Written instruction: Repeat exactly what appears from the opening line of the listing to the line with "const ARC_STEPS = 4;", inclusive.

>>>>>

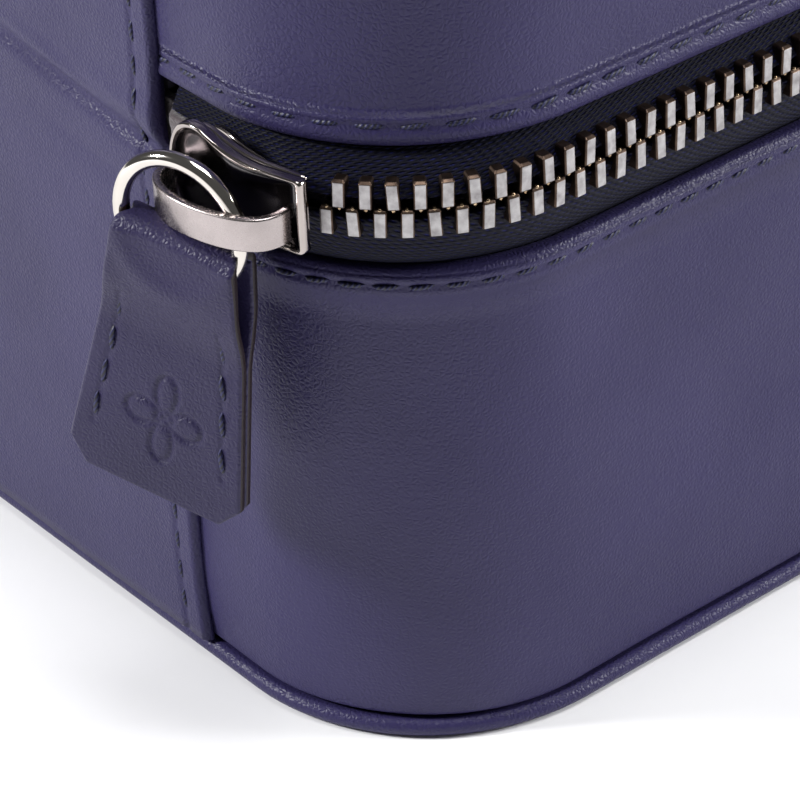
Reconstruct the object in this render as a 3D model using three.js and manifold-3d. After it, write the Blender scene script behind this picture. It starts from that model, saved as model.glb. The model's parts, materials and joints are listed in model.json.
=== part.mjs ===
// Zipped leather jewellery case: base, hinged lid, lift-out tray, zip and zip pull.
// Millimetres. +Z up, +Y towards the hinge at the back, -Y towards the front.
// The origin is the centre of the underside, on the surface that the case stands on.
import * as THREE from "three";
import { mergeVertices } from "three/addons/utils/BufferGeometryUtils.js";
import Module from "manifold-3d";

const wasm = await Module();
wasm.setup();

// Outside of the case
const WIDTH = 220;
const DEPTH = 150;
const SIDE = WIDTH / 2;
const BACK = DEPTH / 2;
const CORNER = 23.4;
const GAP = 0.3;
const ARC_STEPS = 4;

// Heights
const WELT_TOP = 2.0;
const BASE_RIM = 55.2;
const LID_RIM = 68.3;
const LID_SHOULDER = 87.6;
const LID_WELT_TOP = 89.6;
const LID_CROWN = 91.4;
const WELT_INNER = 0.9;
const PANEL_INSET = 1.2;
const STIFFENER_TOP = 46.5;
const FLOOR_BOARD_TOP = 4.2;
const FLOOR_PAD_LOW = 4.5;
const RIM_FOLD = 0.7;
const LID_STIFFENER_LOW = 76.3;
const LID_LINING_TOP = 85.0;
const HEADLINER_LOW = 83.2;
const LID_BOARD_DEEP = 2.3;
const MIRROR_LOW = 80.0;
const MIRROR_HIGH = 82.9;
const HINGE_LINING_INSET = 2;
const HINGE_LINING_TOP = 76;
const LOWER_TAPE_ROOT = -2.7;
const UPPER_TAPE_ROOT = -2.9;
const LEFT_RIGHT = [["left", -1], ["right", 1]];
const CHAIN = 63.6;
const HINGE = 64.0;

// Layers of a wall, from the outside in
const LEATHER = 1.6;
const BOARD = 2.0;
const SUEDE = 1.0;
const BOARD_FACE = LEATHER + GAP;
const SUEDE_FACE = BOARD_FACE + BOARD + GAP;
const INSIDE = SUEDE_FACE + SUEDE;
const WELT_PROUD = 0.8;

// Leather hinge panel over the back
const PANEL_HALF = 78;
const PANEL_PROUD = 1.5;
const HINGE_SLACK = 1.5;

// Zip: its chain stands proud of the walls and turns the corners on this radius
const ZIP_CORNER = 19.96;
const CHAIN_PROUD = 2.33;
const TOOTH_THICK = 1.4;
const TOOTH_TALL = 2.6;
const ROW_GAP = 2.2;
const TAPE = 0.8;
const ZIP_END_X = SIDE - 30.5;
const UPPER_ROW_START = 142;

// Slider, on the zip's arc at the back left corner
const SLIDER_ANGLE = 100;
const SLIDER_REAR = 7.5;
const SLIDER_NOSE = 9.3;
const SLIDER_HALF = 3.85;
const SHOULDER_HALF = 5.7;
const SHOULDER_AT = -5.1;
const PLATE_OUT = 24.8;
const PLATE_IN = 24.0;
const BACK_PLATE_OUT = 21.0;
const BACK_PLATE_IN = 20.25;
const BACK_PLATE_HALF = 3.3;
const BRIDGE_WIDE = 3.2;
const BRIDGE_THICK = 1.0;
const BRIDGE_RISE = 3.6;

// Pull ring and leather pull tab
const RING_RADIUS = 6.6;
const WIRE_RADIUS = 0.83;
const RING_TURN = 19;
const RING_SIDE_X = 12.9;
const RING_SIDE_Y = 6.05;
const RING_Z = 61.2;
const TAB_SWAY = -7.4;
const TAB_TOP = -2.4;
const TAB_BOTTOM = -31.0;
const TAB_TOP_HALF = 6.7;
const TAB_BOTTOM_HALF = 9.4;
const TAB_CLIP = 2.2;
const TAB_LEATHER = 1.0;
const TAB_SLOT_HALF = 1.08;
const TAB_SLOT_END = -8.4;
const TAB_BEND = -10.5;
const TAB_LEAN = 11;
const FOLD_HALF = 4.1;
const FOLD_UNDER = -3.4;

// Inside the base
const FLOOR_TOP = 6.2;
const DIVIDER_TOP = 31.2;
const DIVIDER = 3;
const LONG_DIVIDER_Y = 10;
const CROSS_DIVIDER_X = 35;
const LEDGE_DEEP = 4;
const LEDGE_TALL = 6;
const LEDGE_LONG = 90;

// Tray
const TRAY_CLEAR = 0.5;
const TRAY_BOTTOM = DIVIDER_TOP + GAP;
const TRAY_TOP = 53.4;
const TRAY_WALL = 2;
const TRAY_FLOOR = 2;
const TRAY_PAD = 1.2;
const RING_BAY_X = -17;
const ROLL_COUNT = 7;
const ROLL_RADIUS = 5.5;
const RIBBON_LONG = 18;
const RIBBON_TALL = 5;
const RIBBON_THICK = 0.8;

// Mirror under the lid
const MIRROR_HALF_X = 78;
const MIRROR_HALF_Y = 46;
const MIRROR_BORDER = 5;

const rad = THREE.MathUtils.degToRad;

const leather = paint(0x2b2a4c, 0.45, 0);
const darkLeather = paint(0x22213d, 0.5, 0);
const suede = paint(0x8d88a6, 0.95, 0);
const board = paint(0x6f6a66, 0.9, 0);
const cloth = paint(0x1a1a38, 0.85, 0);
const antique = paint(0x8f8a88, 0.35, 1);
const nickel = paint(0x9a918f, 0.18, 1);
const silvered = paint(0xdfe4e8, 0.05, 1);

const jewelleryCase = new THREE.Group();

function paint(color, roughness, metalness) {
  return new THREE.MeshStandardMaterial({ color, roughness, metalness });
}

function add(name, geometry, material) {
  const mesh = new THREE.Mesh(geometry, material);
  mesh.name = name;
  jewelleryCase.add(mesh);
  return mesh;
}

// A rectangle with round corners, centred on the origin
function roundedOutline(halfX, halfY, radius, Kind = THREE.Shape) {
  const outline = new Kind();
  outline.moveTo(-halfX + radius, -halfY);
  outline.absarc(halfX - radius, -halfY + radius, radius, -Math.PI / 2, 0);
  outline.absarc(halfX - radius, halfY - radius, radius, 0, Math.PI / 2);
  outline.absarc(-halfX + radius, halfY - radius, radius, Math.PI / 2, Math.PI);
  outline.absarc(-halfX + radius, -halfY + radius, radius, Math.PI, 1.5 * Math.PI);
  outline.closePath();
  return outline;
}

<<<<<

Exercise answer:
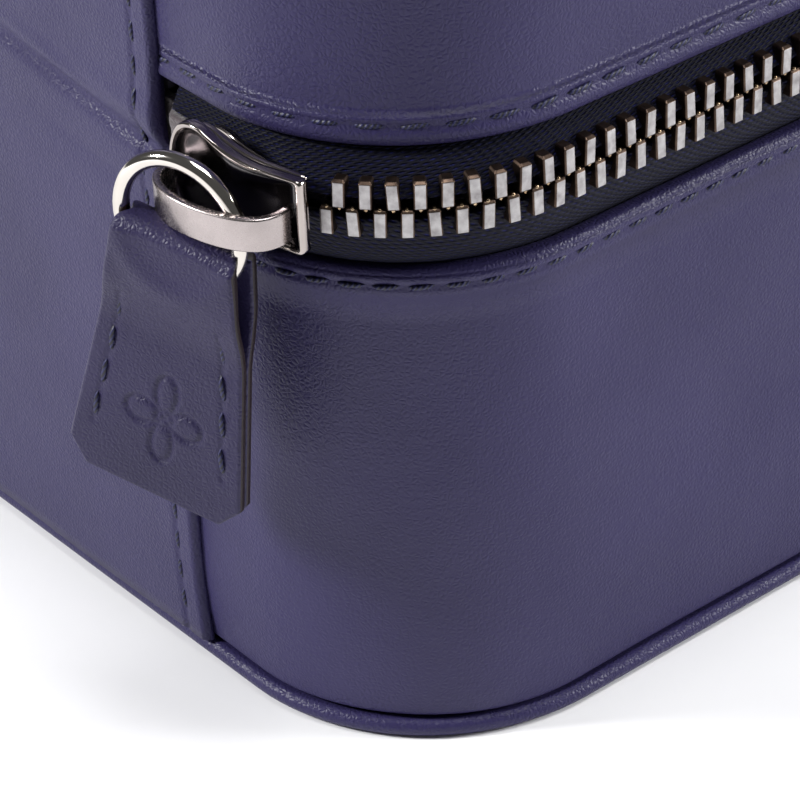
Reconstruct the object in this render as a 3D model using three.js and manifold-3d. After it, write the Blender scene script behind this picture. It starts from that model, saved as model.glb. The model's parts, materials and joints are listed in model.json.
=== part.mjs ===
// Zipped leather jewellery case: base, hinged lid, lift-out tray, zip and zip pull.
// Millimetres. +Z up, +Y towards the hinge at the back, -Y towards the front.
// The origin is the centre of the underside, on the surface that the case stands on.
import * as THREE from "three";
import { mergeVertices } from "three/addons/utils/BufferGeometryUtils.js";
import Module from "manifold-3d";

const wasm = await Module();
wasm.setup();

// Outside of the case
const WIDTH = 220;
const DEPTH = 150;
const SIDE = WIDTH / 2;
const BACK = DEPTH / 2;
const CORNER = 23.4;
const GAP = 0.3;
const ARC_STEPS = 4;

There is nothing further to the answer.